━━━ Supplied data

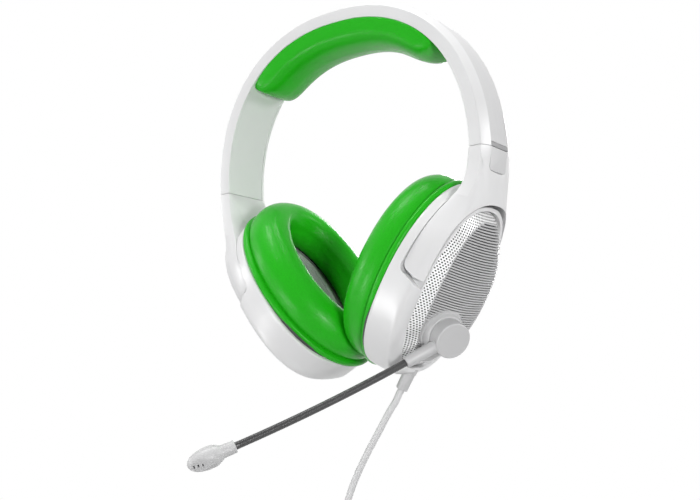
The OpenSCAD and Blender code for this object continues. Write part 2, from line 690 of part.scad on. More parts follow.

━━━━━━
━━━ Supplied data

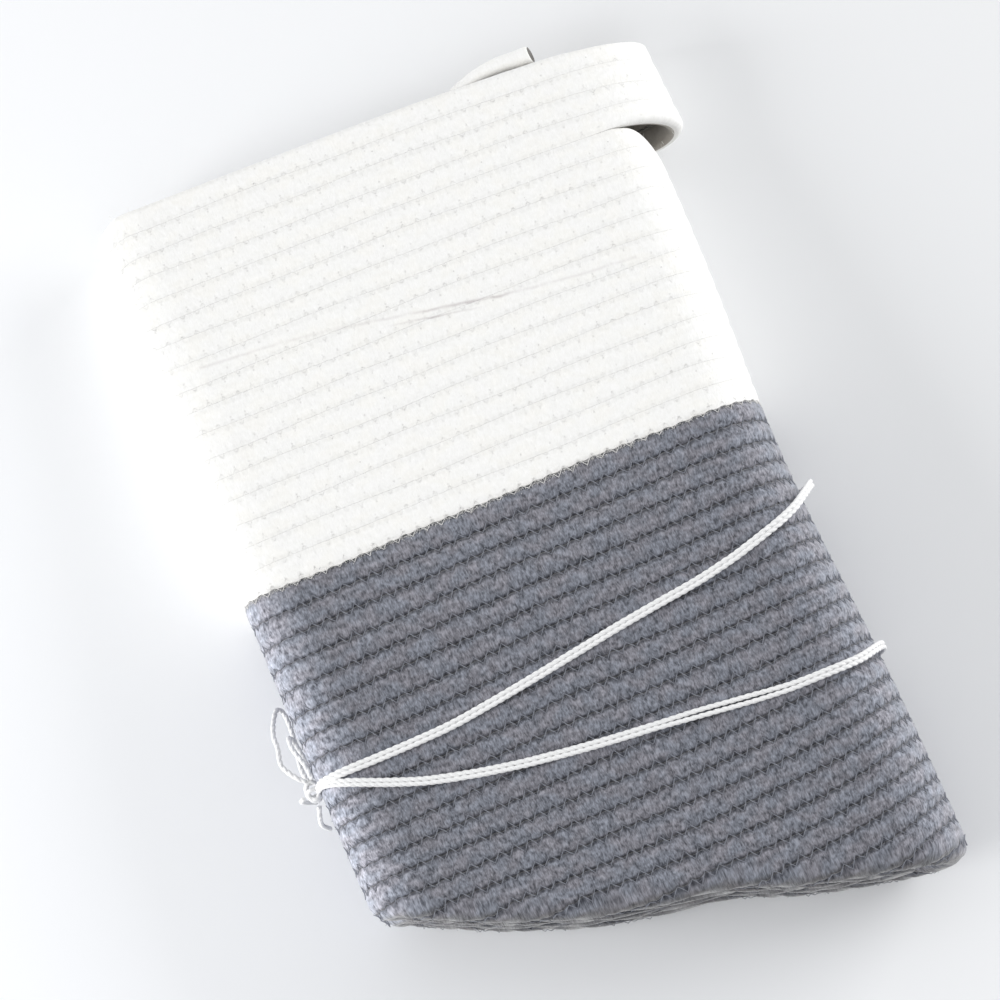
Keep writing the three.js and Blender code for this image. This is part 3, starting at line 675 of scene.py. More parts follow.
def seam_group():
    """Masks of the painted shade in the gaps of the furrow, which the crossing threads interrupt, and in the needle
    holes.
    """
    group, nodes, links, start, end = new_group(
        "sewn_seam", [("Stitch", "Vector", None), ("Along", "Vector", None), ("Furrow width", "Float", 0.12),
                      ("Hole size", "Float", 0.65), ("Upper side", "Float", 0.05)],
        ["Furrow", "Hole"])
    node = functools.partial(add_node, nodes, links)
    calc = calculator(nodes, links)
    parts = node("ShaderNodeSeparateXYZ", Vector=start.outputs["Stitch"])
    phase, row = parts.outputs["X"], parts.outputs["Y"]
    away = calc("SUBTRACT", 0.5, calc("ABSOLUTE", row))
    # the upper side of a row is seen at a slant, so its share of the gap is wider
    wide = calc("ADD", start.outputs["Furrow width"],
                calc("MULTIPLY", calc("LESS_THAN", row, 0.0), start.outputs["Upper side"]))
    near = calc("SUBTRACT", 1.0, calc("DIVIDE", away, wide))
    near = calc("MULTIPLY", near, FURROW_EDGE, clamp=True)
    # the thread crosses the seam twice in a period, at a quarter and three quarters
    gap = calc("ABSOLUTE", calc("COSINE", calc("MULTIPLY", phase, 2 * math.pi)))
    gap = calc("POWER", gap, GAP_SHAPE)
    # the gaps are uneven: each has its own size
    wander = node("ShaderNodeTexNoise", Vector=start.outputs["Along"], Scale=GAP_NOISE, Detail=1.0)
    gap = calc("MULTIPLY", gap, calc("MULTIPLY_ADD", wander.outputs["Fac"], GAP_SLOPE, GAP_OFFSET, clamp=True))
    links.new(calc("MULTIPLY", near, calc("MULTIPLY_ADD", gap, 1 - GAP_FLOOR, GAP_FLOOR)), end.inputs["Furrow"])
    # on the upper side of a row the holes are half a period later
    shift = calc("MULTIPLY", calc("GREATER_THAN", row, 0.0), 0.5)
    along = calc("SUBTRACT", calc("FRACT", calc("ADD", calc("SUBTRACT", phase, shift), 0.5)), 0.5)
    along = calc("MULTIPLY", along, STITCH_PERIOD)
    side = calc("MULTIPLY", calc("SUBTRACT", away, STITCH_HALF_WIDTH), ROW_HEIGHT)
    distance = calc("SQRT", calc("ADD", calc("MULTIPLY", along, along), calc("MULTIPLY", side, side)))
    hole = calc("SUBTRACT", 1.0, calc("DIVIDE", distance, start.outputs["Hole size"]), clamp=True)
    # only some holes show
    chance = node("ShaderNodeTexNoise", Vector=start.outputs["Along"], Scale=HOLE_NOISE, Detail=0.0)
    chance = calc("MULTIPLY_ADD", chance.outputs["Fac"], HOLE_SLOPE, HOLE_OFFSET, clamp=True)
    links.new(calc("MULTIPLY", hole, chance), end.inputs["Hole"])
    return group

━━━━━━

### Work required
Search the entries for the word "three" and copy every line that has it.

### The reply
Keep writing the three.js and Blender code for this image. This is part 3, starting at line 675 of scene.py. More parts follow.
    # the thread crosses the seam twice in a period, at a quarter and three quarters